Begin DATA EXCERPT
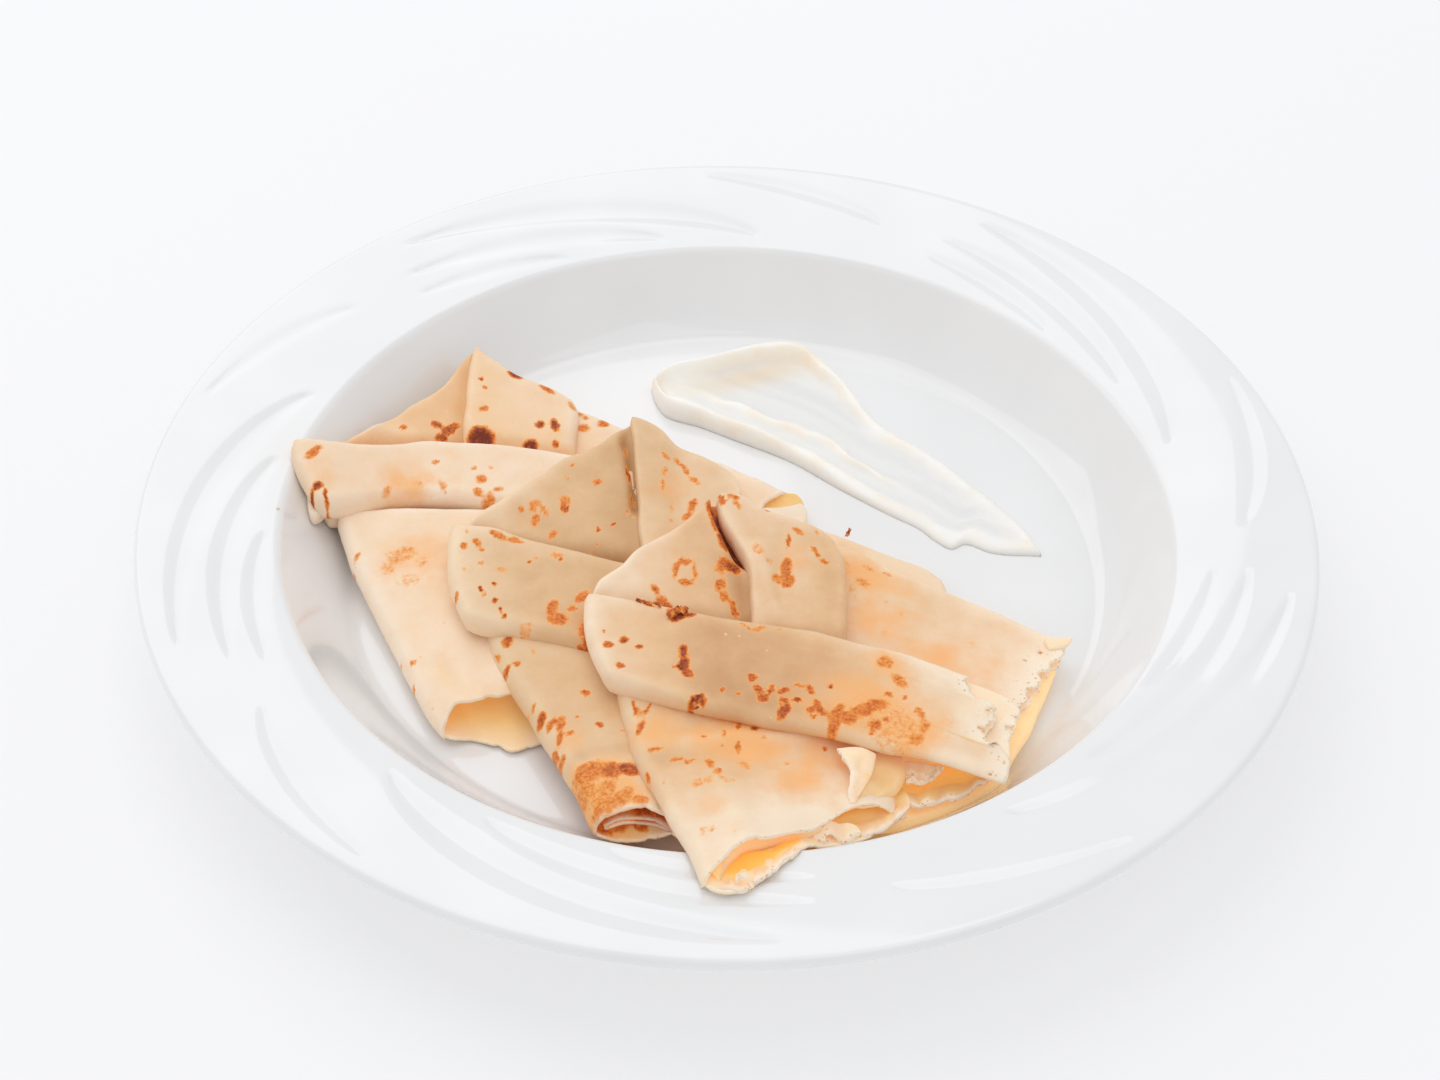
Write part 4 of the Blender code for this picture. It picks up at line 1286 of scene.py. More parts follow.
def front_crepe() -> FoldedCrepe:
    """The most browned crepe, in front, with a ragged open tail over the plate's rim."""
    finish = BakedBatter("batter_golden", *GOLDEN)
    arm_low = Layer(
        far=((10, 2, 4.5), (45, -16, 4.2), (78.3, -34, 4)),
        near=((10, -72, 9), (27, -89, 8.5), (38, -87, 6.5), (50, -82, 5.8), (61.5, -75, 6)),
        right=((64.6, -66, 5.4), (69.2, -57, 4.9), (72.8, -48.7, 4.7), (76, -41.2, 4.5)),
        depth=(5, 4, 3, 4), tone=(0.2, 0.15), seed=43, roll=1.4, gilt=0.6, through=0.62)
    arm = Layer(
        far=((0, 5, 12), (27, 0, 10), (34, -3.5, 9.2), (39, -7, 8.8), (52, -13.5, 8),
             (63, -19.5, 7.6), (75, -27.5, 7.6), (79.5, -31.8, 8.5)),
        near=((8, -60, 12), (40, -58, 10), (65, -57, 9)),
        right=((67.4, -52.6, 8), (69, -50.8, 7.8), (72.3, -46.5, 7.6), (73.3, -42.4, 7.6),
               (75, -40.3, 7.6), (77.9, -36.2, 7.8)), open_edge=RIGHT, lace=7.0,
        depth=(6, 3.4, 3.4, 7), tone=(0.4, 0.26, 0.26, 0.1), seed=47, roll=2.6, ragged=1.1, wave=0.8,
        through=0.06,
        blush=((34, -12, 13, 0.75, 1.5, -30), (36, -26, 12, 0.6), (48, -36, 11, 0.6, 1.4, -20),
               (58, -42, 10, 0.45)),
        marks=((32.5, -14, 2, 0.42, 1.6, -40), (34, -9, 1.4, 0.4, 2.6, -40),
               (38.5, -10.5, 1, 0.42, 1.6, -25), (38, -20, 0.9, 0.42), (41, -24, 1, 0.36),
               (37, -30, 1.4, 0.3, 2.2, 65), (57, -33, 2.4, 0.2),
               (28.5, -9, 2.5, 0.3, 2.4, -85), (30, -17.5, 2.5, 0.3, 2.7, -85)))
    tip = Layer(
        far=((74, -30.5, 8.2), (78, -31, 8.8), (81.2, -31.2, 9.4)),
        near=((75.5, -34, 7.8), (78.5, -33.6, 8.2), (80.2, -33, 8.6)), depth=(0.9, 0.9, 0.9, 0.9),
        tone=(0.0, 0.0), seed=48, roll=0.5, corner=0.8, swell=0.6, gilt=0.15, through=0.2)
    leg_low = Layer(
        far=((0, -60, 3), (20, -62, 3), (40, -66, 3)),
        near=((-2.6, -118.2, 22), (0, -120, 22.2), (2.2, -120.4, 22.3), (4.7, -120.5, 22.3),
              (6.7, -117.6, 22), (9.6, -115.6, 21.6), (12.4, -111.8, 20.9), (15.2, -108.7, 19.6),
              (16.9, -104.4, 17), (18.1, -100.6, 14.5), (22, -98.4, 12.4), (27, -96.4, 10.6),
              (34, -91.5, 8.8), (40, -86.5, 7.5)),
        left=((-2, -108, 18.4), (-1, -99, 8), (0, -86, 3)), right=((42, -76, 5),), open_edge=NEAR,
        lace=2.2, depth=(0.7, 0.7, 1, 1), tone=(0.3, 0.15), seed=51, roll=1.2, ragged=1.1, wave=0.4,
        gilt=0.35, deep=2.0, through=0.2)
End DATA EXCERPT
◆ **OBJECTIVE**
Give back each line above precisely as it stands.

◆ **WRITTEN SOLUTION**
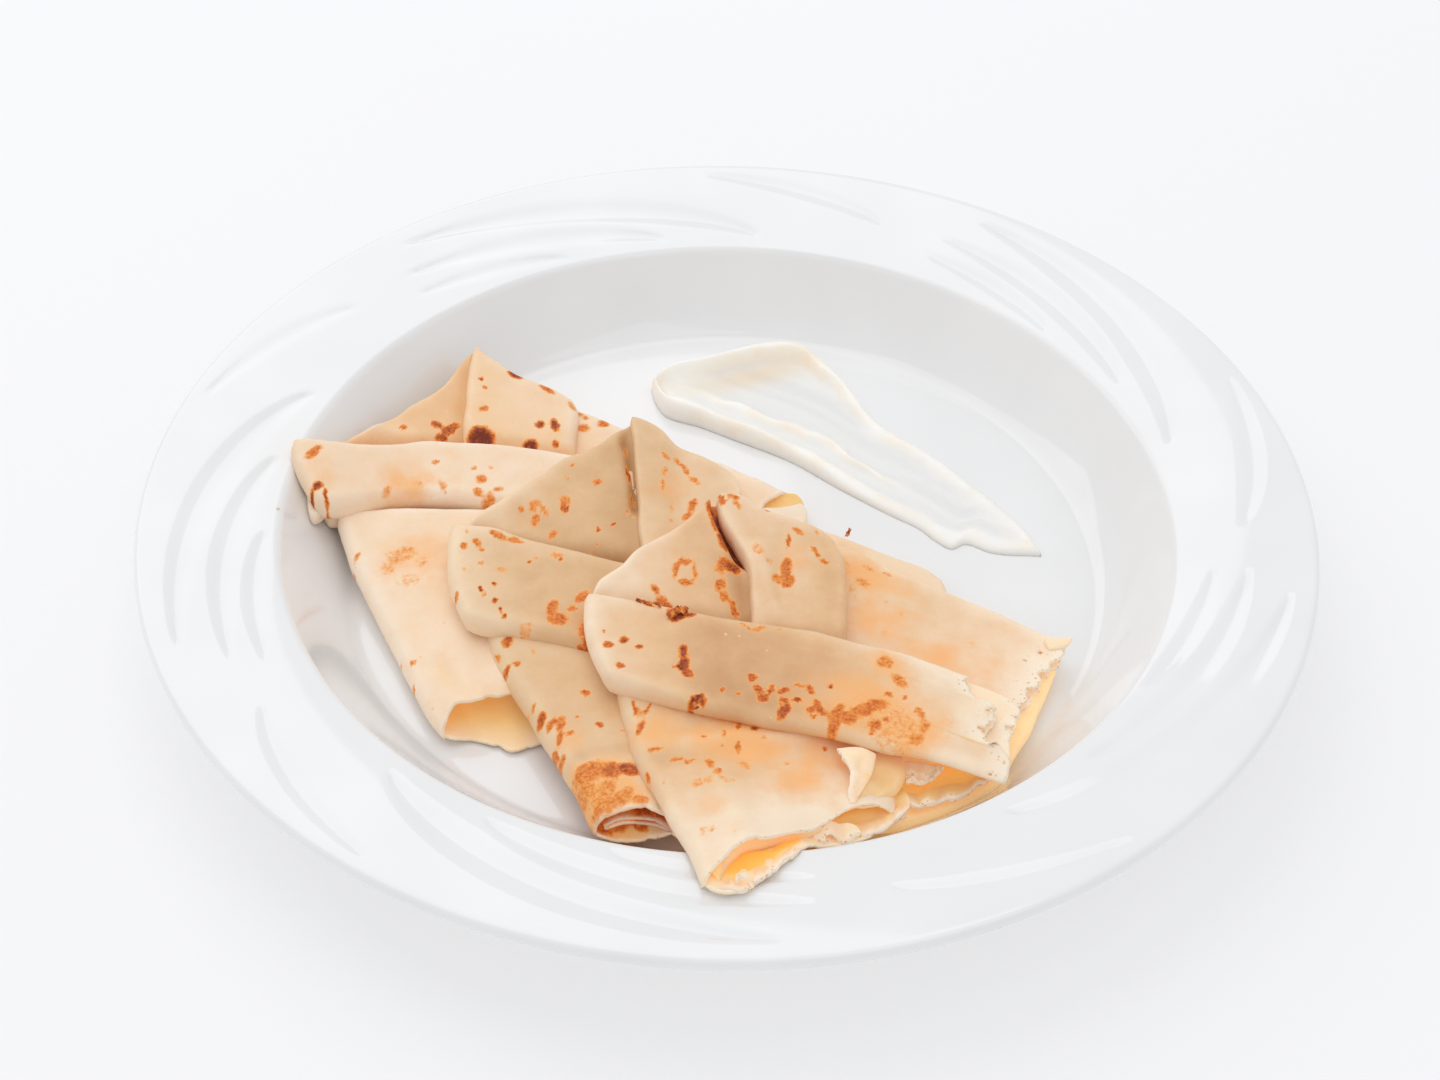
Write part 4 of the Blender code for this picture. It picks up at line 1286 of scene.py. More parts follow.
def front_crepe() -> FoldedCrepe:
    """The most browned crepe, in front, with a ragged open tail over the plate's rim."""
    finish = BakedBatter("batter_golden", *GOLDEN)
    arm_low = Layer(
        far=((10, 2, 4.5), (45, -16, 4.2), (78.3, -34, 4)),
        near=((10, -72, 9), (27, -89, 8.5), (38, -87, 6.5), (50, -82, 5.8), (61.5, -75, 6)),
        right=((64.6, -66, 5.4), (69.2, -57, 4.9), (72.8, -48.7, 4.7), (76, -41.2, 4.5)),
        depth=(5, 4, 3, 4), tone=(0.2, 0.15), seed=43, roll=1.4, gilt=0.6, through=0.62)
    arm = Layer(
        far=((0, 5, 12), (27, 0, 10), (34, -3.5, 9.2), (39, -7, 8.8), (52, -13.5, 8),
             (63, -19.5, 7.6), (75, -27.5, 7.6), (79.5, -31.8, 8.5)),
        near=((8, -60, 12), (40, -58, 10), (65, -57, 9)),
        right=((67.4, -52.6, 8), (69, -50.8, 7.8), (72.3, -46.5, 7.6), (73.3, -42.4, 7.6),
               (75, -40.3, 7.6), (77.9, -36.2, 7.8)), open_edge=RIGHT, lace=7.0,
        depth=(6, 3.4, 3.4, 7), tone=(0.4, 0.26, 0.26, 0.1), seed=47, roll=2.6, ragged=1.1, wave=0.8,
        through=0.06,
        blush=((34, -12, 13, 0.75, 1.5, -30), (36, -26, 12, 0.6), (48, -36, 11, 0.6, 1.4, -20),
               (58, -42, 10, 0.45)),
        marks=((32.5, -14, 2, 0.42, 1.6, -40), (34, -9, 1.4, 0.4, 2.6, -40),
               (38.5, -10.5, 1, 0.42, 1.6, -25), (38, -20, 0.9, 0.42), (41, -24, 1, 0.36),
               (37, -30, 1.4, 0.3, 2.2, 65), (57, -33, 2.4, 0.2),
               (28.5, -9, 2.5, 0.3, 2.4, -85), (30, -17.5, 2.5, 0.3, 2.7, -85)))
    tip = Layer(
        far=((74, -30.5, 8.2), (78, -31, 8.8), (81.2, -31.2, 9.4)),
        near=((75.5, -34, 7.8), (78.5, -33.6, 8.2), (80.2, -33, 8.6)), depth=(0.9, 0.9, 0.9, 0.9),
        tone=(0.0, 0.0), seed=48, roll=0.5, corner=0.8, swell=0.6, gilt=0.15, through=0.2)
    leg_low = Layer(
        far=((0, -60, 3), (20, -62, 3), (40, -66, 3)),
        near=((-2.6, -118.2, 22), (0, -120, 22.2), (2.2, -120.4, 22.3), (4.7, -120.5, 22.3),
              (6.7, -117.6, 22), (9.6, -115.6, 21.6), (12.4, -111.8, 20.9), (15.2, -108.7, 19.6),
              (16.9, -104.4, 17), (18.1, -100.6, 14.5), (22, -98.4, 12.4), (27, -96.4, 10.6),
              (34, -91.5, 8.8), (40, -86.5, 7.5)),
        left=((-2, -108, 18.4), (-1, -99, 8), (0, -86, 3)), right=((42, -76, 5),), open_edge=NEAR,
        lace=2.2, depth=(0.7, 0.7, 1, 1), tone=(0.3, 0.15), seed=51, roll=1.2, ragged=1.1, wave=0.4,
        gilt=0.35, deep=2.0, through=0.2)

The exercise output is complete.